Não é possível lutar, de forma coerente, pela reforma agrária ao lado de um governo que atua com e para o agronegócio. Inclusive ocupando cargos nesse mesmo governo, como o MST. O dirigente do MST, João Pedro Stédile, inclusive, já elogiou o atual ministro da Agricultura, o ruralista Carlos Fávaro. “Acho que ele é um homem sério, que quer uma agricultura para resolver os problemas do povo”, disse Stédile sobre o ministro, que já se declarou, inclusive, favorável ao famigerado marco temporal.

É necessário ter independência política para se lutar por reforma agrária porque isso, necessariamente, vai de encontro aos interesses do agronegócio, e ao próprio projeto de país que o PT tem.

O Brasil hoje, para ser soberano, precisa enfrentar o agronegócio, nacionalizar e estatizar, sob controle dos trabalhadores do campo e da cidade, essas megas propriedades, empresas e rede de comércio e, junto com isso, fazer também reforma agrária.

As ocupações de terra, assim como as greves e manifestações de ruas, são métodos de luta legítimas e necessárias.
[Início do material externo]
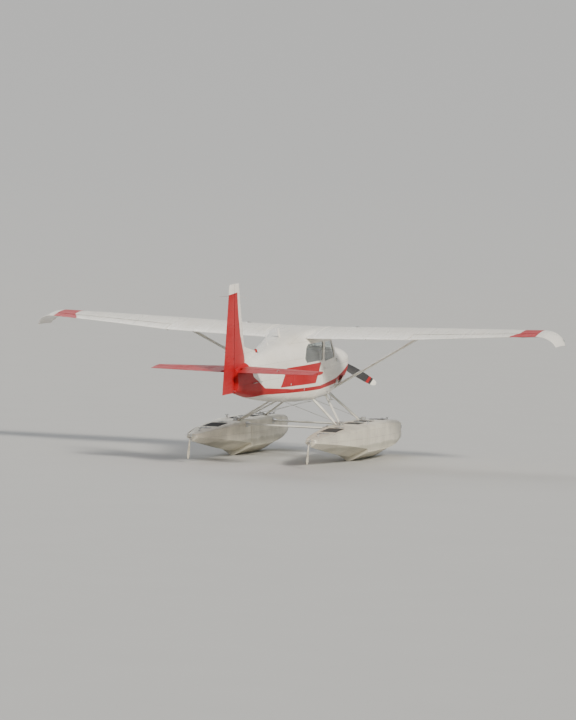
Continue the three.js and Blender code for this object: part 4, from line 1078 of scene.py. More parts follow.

Mas é preciso ainda um projeto que mude radicalmente o Brasil, e isso é contraditório em apoiar um governo aliado ao agro. É preciso construir uma oposição de esquerda, socialista, que lute contra a criminalização dos movimentos, pela reforma e a revolução agrária. E que não só impulsione as ocupações, mas a autodefesa no campo para enfrentar os ruralistas, seus jagunços e também a ultradireita bolsonarista.